What sets it apart is that it riffs on reality and things that seem possible in reality, but which are, in fact, the figment of an active imagination. This is not docudrama, although it plays around with the genre. It is not straight political drama, although it makes bold political statements. Moshina wrote her play as any playwright might have 50 or 100 years ago, devising characters and putting them into situations that test their mettle and challenge our beliefs.
Instead of a melodramatic love story, however, she wrote a kind of melodrama about terrorism. Even more to the point, perhaps, she wrote a melodrama about political dissent.
Anyone who follows current events will understand well that the only reasonable way to approach the topic of Russian politics is through melodrama — or, perhaps, sitcom, which also is echoed at times in “Heat.”

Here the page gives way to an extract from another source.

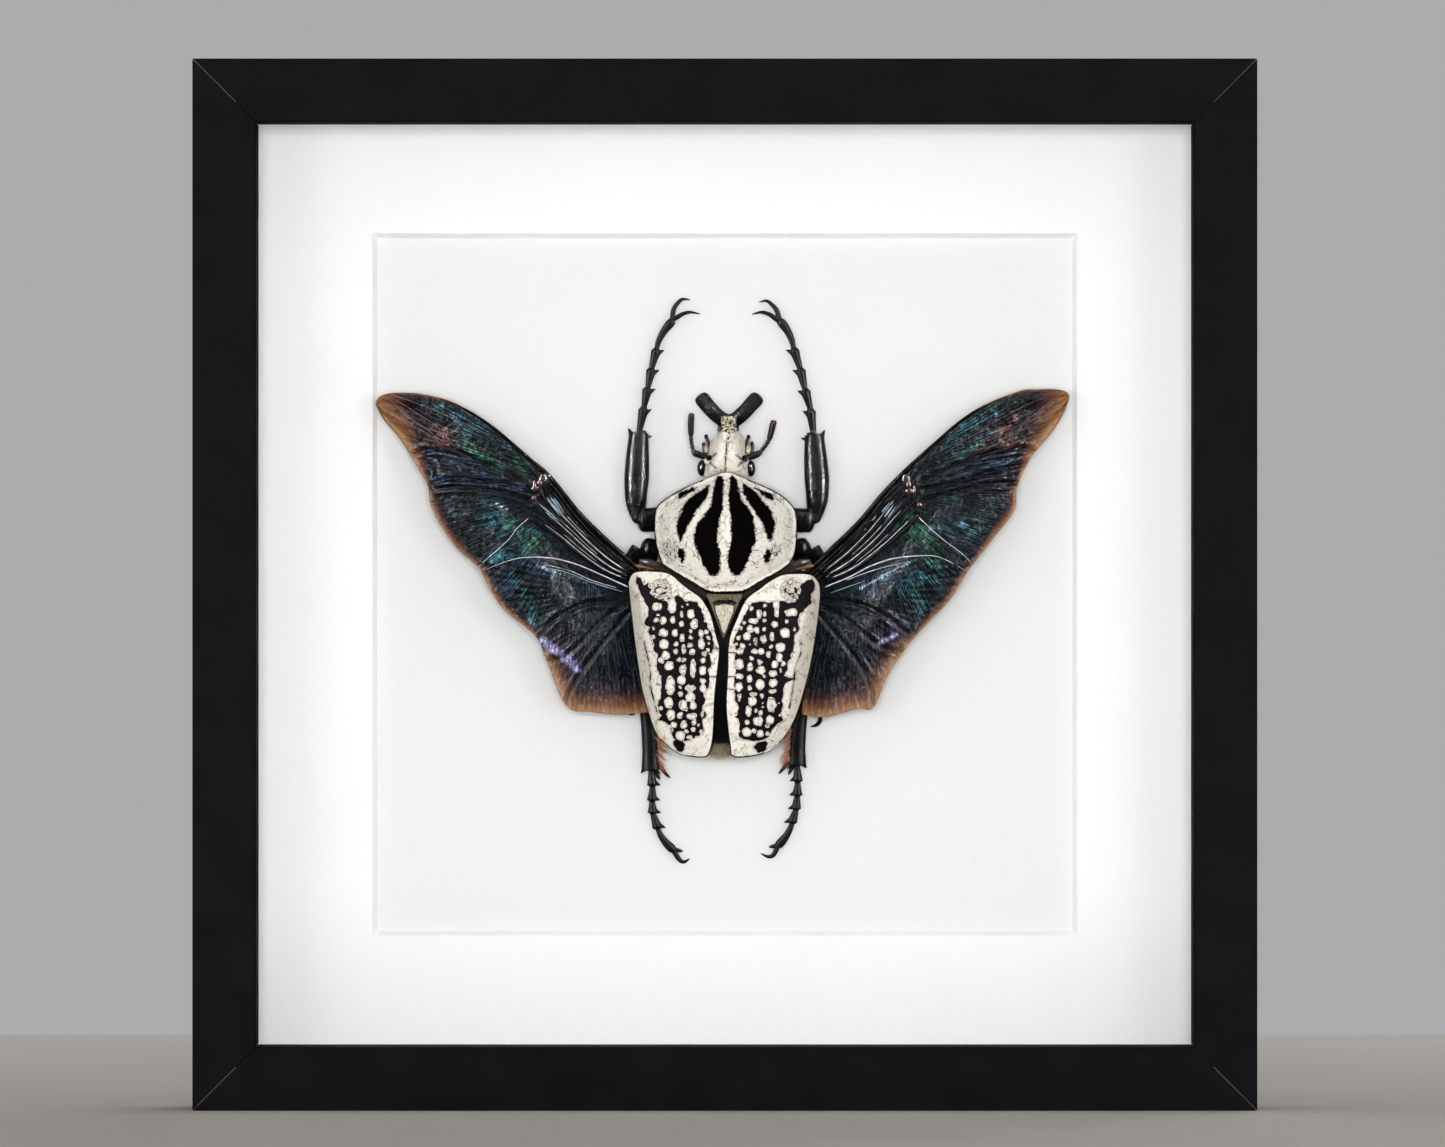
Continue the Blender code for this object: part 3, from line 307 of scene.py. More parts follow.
# Black marks of the pronotum, in tenths of a millimetre
STRIPES = [
    [(-19, 272), (-24, 256), (-28, 227), (-34, 203), (-50, 179), (-64, 163), (-70, 146), (-73, 130),
     (-70, 110), (-58, 81), (-52, 65), (-38, 45), (-28, 37), (-15, 43), (-11, 61), (-11, 94),
     (-18, 122), (-15, 146), (-11, 175), (-5, 199), (-5, 219), (-3, 256), (-7, 272)],
    [(13, 272), (27, 268), (31, 248), (39, 219), (56, 199), (66, 175), (70, 150), (72, 122), (62, 94),
     (52, 69), (45, 53), (31, 37), (15, 45), (7, 69), (9, 98), (15, 126), (15, 150), (13, 179),
     (9, 207), (11, 240)],
    [(-38, 254), (-52, 242), (-69, 232), (-91, 212), (-99, 201), (-108, 177), (-113, 165), (-113, 150),
     (-111, 136), (-104, 120), (-96, 136), (-92, 145), (-80, 167), (-69, 188), (-59, 201), (-47, 216),
     (-39, 234)],
    [(44, 256), (57, 246), (70, 239), (81, 227), (90, 214), (101, 202), (110, 190), (112, 179), (118, 165),
     (118, 150), (114, 136), (107, 120), (99, 131), (94, 145), (88, 162), (78, 177), (68, 194), (56, 209),
     (47, 226), (43, 240)],
    [(-109, 234), (-90, 242), (-66, 246), (-78, 236), (-99, 223), (-110, 221)],
    [(70, 246), (88, 240), (112, 230), (116, 217), (100, 219), (82, 234)],
    [(-109, 104), (-101, 102), (-95, 90), (-97, 73), (-103, 69), (-110, 86)],
    [(104, 102), (109, 90), (106, 73), (98, 66), (92, 77), (96, 92)],
]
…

The play focuses on four intelligent, sensitive young men who are fed up with life as it is. Their cause is rather tame — they want pop music to be sung in Russian — but they are ready to put themselves on the line for their beliefs. They seize a building, threatening to kill hostages and blow up everything around them.
This, however, is when they make an unexpected discovery — nobody cares in the least. Neither the press, nor the police pay them the slightest mind.
Confused and despairing, the group leader Zimorodok (Ivan Makarevich) puts in an appearance at the police station and demands to be arrested. A whole string of cops, played with hilarious monotony and invention by Boris Kamorzin, infuriate the young terrorist even more as they ignore him by playing sonatas on the piano, insisting that they have no idea what he is talking about, or confessing quietly that they do know what he is up to but that they will defeat him by ignoring him utterly.
One police inspector is incredulous when he learns that Zimorodok’s group seized only 40 hostages.
“Why not 1,000?” the policeman asks. He is thoroughly amused to learn that not one hostage has been killed and suggests that someone might notice if they were to kill 50.
The absurdity, the cynicism and the truth of such conversations strike home effectively in Vladimir Ageyev’s crisp, unadorned production. Designer Marina Filatova’s mostly empty stage and well-dressed terrorists add to the clarity.
Twenty-four years ago, says one cop, “we used to send people out to every public gathering.” That was until they learned that you win battles like this by not playing the game at all. He who ignores everything the longest will emerge the victor.
With all its resources, the state apparatus is best equipped to play that waiting game.
A human, burdened with nerves, is more likely to crack. And that is just what happens to Rys (Mikhail Gorsky), one of the gang of four. Unable to bear the pressure and humiliation of no one paying any mind to his demands, he commits suicide.
That is no problem for the police either. They plant a story in the press that the victim was a worker carrying construction explosives that were detonated by accident. The story of the group’s protest remains buried under lies and indifference.
“Heat” is not a detective story. It begins with Rys’ mother standing over the dead body of her son in the morgue and progresses backward to the events that set that sad moment up.
As such, it is a simple and straightforward tale that mixes the fantastic (the oddly motivated terrorist attack), and the utterly recognizable (the powers-that-be standing back to allow mayhem to work itself out).
Aside from the hilarious scenes in the police station, another highlight in “Heat” is a long scene depicting the terrorist Sokol (Pavel Artemyev) unleashing a near-violent attack on one of his hostages (Danila Arikov) for not giving a damn about the country, and for allowing himself to be sedated by success, money and comfort.
“Heat” is topical and political. It is funny and true. It comes as a breath of fresh air at a time when the Russian electoral season is, itself, heating up.